I've heard LII recently but don't find it particularly convincing. Tech (intel) fields I'm always thinking Te> Ti; He is very calm and collected in the manner of speech, unlike LII imo.
What do you suggest? He talks about specifics, about concrete risks etc - rather not so abstract imo. At one point he said 'you focus on only one thing, and that's the mission', rather strategy may...be...? And at one point he implies his safety is not his #1 priority and that he's comfortable with the costs of his decisions.
This is the video @wacey shared with me that made me wonder:
[video down]
Quotes by Edward Snowden:
Arguing that you don't care about the right to privacy because you have nothing to hide is no different than saying you don't care about free speech because you have nothing to say.
― Edward Snowden
The reason you're reading this book is that I did a dangerous thing for a man in my position: I decided to tell the truth.
― Edward Snowden
Study after study has show that human behavior changes when we know we’re being watched. Under observation, we act less free, which means we effectively *are* less free.
― Edward Snowden
Being called a traitor by Dick Cheney is the highest honor you can give to an American.
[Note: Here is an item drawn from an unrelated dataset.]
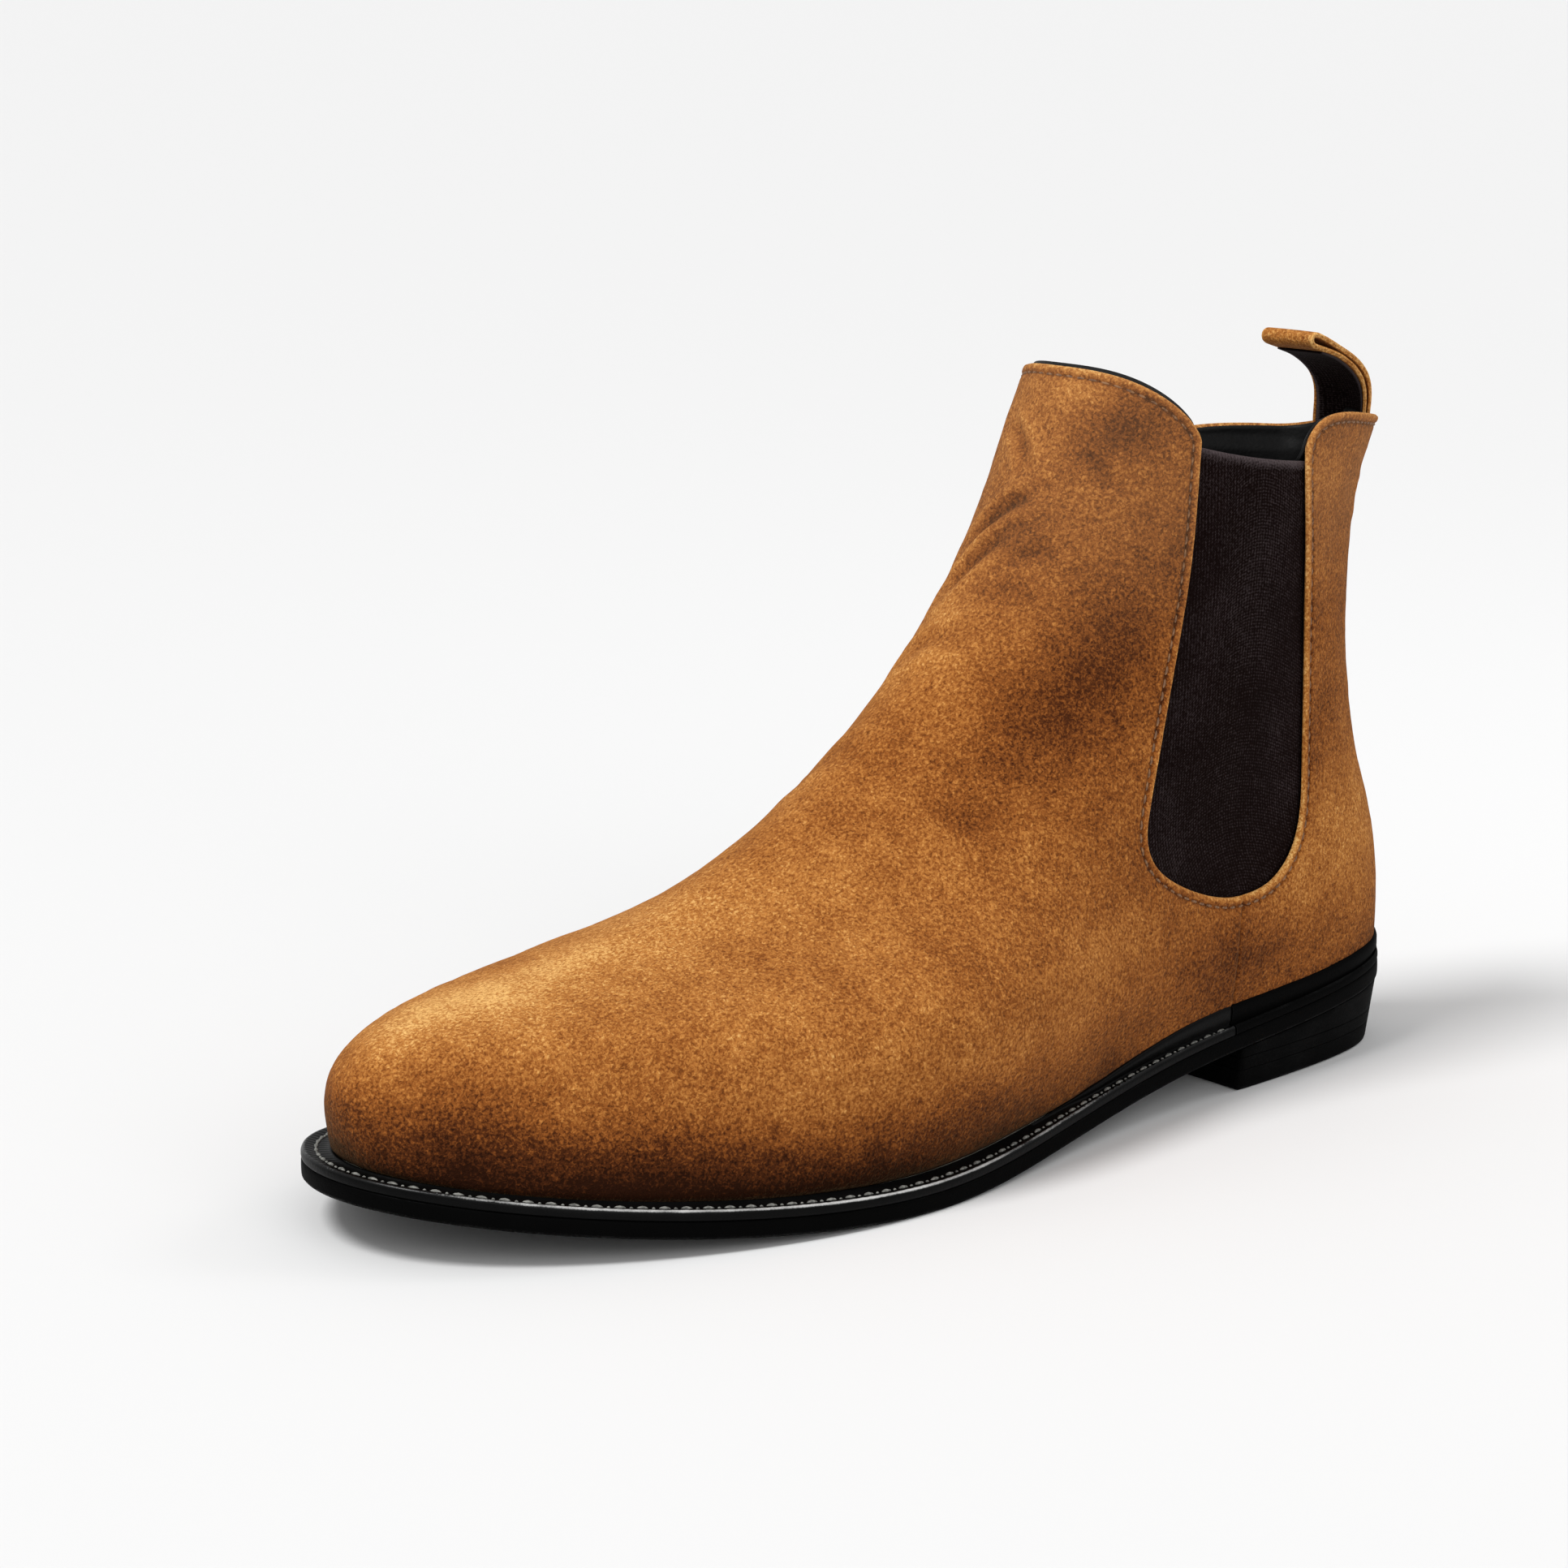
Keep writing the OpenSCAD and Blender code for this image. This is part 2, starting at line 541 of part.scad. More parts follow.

These programs were never about terrorism: they're about economic spying, social control, and diplomatic manipulation.
They're about power.
The freedom of a country can only be measured by its respect for the rights of its citizens, and it’s my conviction that these rights are in fact limitations of state power that define exactly where and when a government may not infringe into that domain of personal or individual freedoms that during the American Revolution was called “liberty” and during the Internet Revolution is called “privacy.
The government should be afraid of the people, the people shouldn't be afraid of the government.
I was reminded of what is perhaps the fundamental rule of technological progress: if something can be done, it probably will be done, and possibly already has been.
In the 1990s, the Internet had yet to fall victim to the greatest iniquity in digital history: the move by both government and businesses to link, as intimately as possible, users’ online personas to their offline legal identity.
Technology doesn’t have a Hippocratic oath. So many decisions that have been made by technologists in academia, industry, the military, and government since at least the Industrial Revolution have been made on the basis of “can we,” not “should we.” And the intention driving a technology’s invention rarely, if ever, limits its application and use.”